What follows is a structured analysis of the forces reshaping Vaasa's renewable energy sector, the employers driving that change, and what senior leaders need to understand before making their next hiring or retention decision in this market.
The Wind Economy That Built Vaasa's New Identity
Vaasa's transformation into a renewable energy services hub did not happen by accident. It was engineered through a convergence of port investment, cluster organisation, and proximity to the Bothnian Sea's wind resource. The city now serves as the operations and maintenance headquarters for approximately 1.2 GW of operational offshore and near-shore wind capacity, with Vestas, Empower IM, and Siemens Gamesa all maintaining technical teams in the region.
The port itself is a critical differentiator. With 15 metres of draught capacity and 300-tonne lifting capability, it is the only Finnish port capable of accommodating next-generation 15MW+ offshore wind foundation assembly without tidal restrictions. The City of Vaasa has committed €45 million between 2023 and 2026 to wind terminal expansion, including a 12-hectare dedicated storage area and heavy-load quay reinforcement. These are not speculative investments. They are commitments sized to the project pipeline already visible.
The Korsnäs Effect
The single largest catalyst for Vaasa's near-term hiring pressure is the Korsnäs offshore wind project. At 1.3 GW of planned capacity, developed by Korsnäs Vindkraft AB with Vaasa as its logistical base, the project expected its final investment decision in the first half of 2025, with construction mobilisation beginning late that year. By 2026, the construction phase is generating demand for project managers, marine coordinators, and HVDC grid connection engineers at a scale the local market cannot absorb internally.
The Vaasa Region Development Company (VASEK) estimated the employment impact at 400 to 600 additional specialised personnel during peak construction. That figure does not include the secondary demand it generates in the SME ecosystem, where approximately 45 firms employing between 10 and 50 people each provide blade inspection, marine logistics coordination, and electrical substation automation services.
The Hydrogen Question Mark
Vaasa's municipal strategy documents and Business Finland promotional materials position the city as an emerging hydrogen hub. The reality, as of early 2025, was more modest. Fewer than 50 full-time equivalents were engaged in hydrogen-specific engineering, compared to 2,800 or more in wind and O&M services.
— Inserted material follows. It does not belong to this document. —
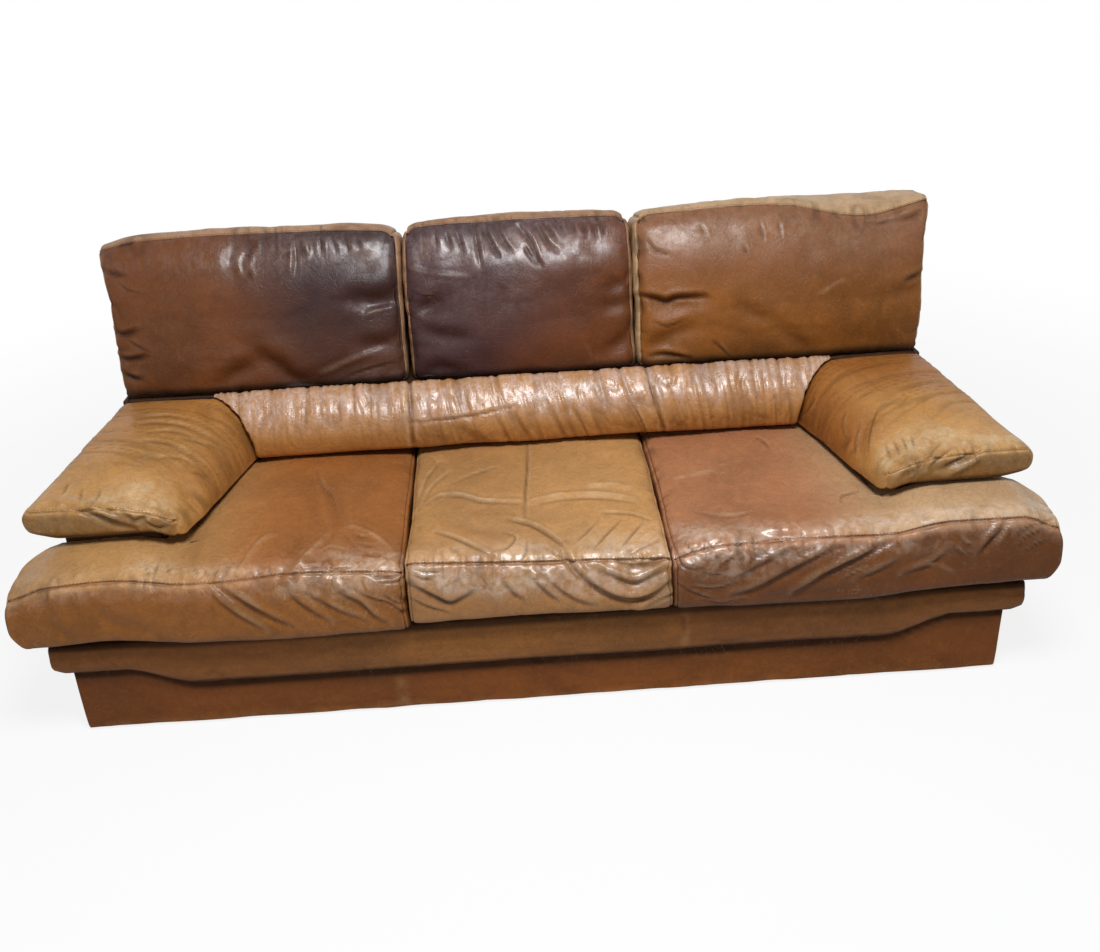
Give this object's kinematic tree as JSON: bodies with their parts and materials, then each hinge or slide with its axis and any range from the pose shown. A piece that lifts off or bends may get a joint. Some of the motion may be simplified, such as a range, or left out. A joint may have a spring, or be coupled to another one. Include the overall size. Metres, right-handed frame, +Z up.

Three Power-to-X feasibility projects occupy the pipeline: Green Energy Nordic at 300MW planned capacity, Hycap Vaasa at 100MW, and Wärtsilä's sustainable fuels pilot. All three remained in permitting and financing stages with no operational electrolyser capacity online.
If Green Energy Nordic achieved its FID in 2025, engineering procurement and construction activities commencing in 2026 would create demand for 50 to 80 process engineers with electrolyser and hydrogen storage specialisation. That is a meaningful number in a market where only 15 to 20 qualified professionals with relevant electrolyser experience were available in the entire country, according to the Safety Technology Authority's hydrogen economy skills assessment.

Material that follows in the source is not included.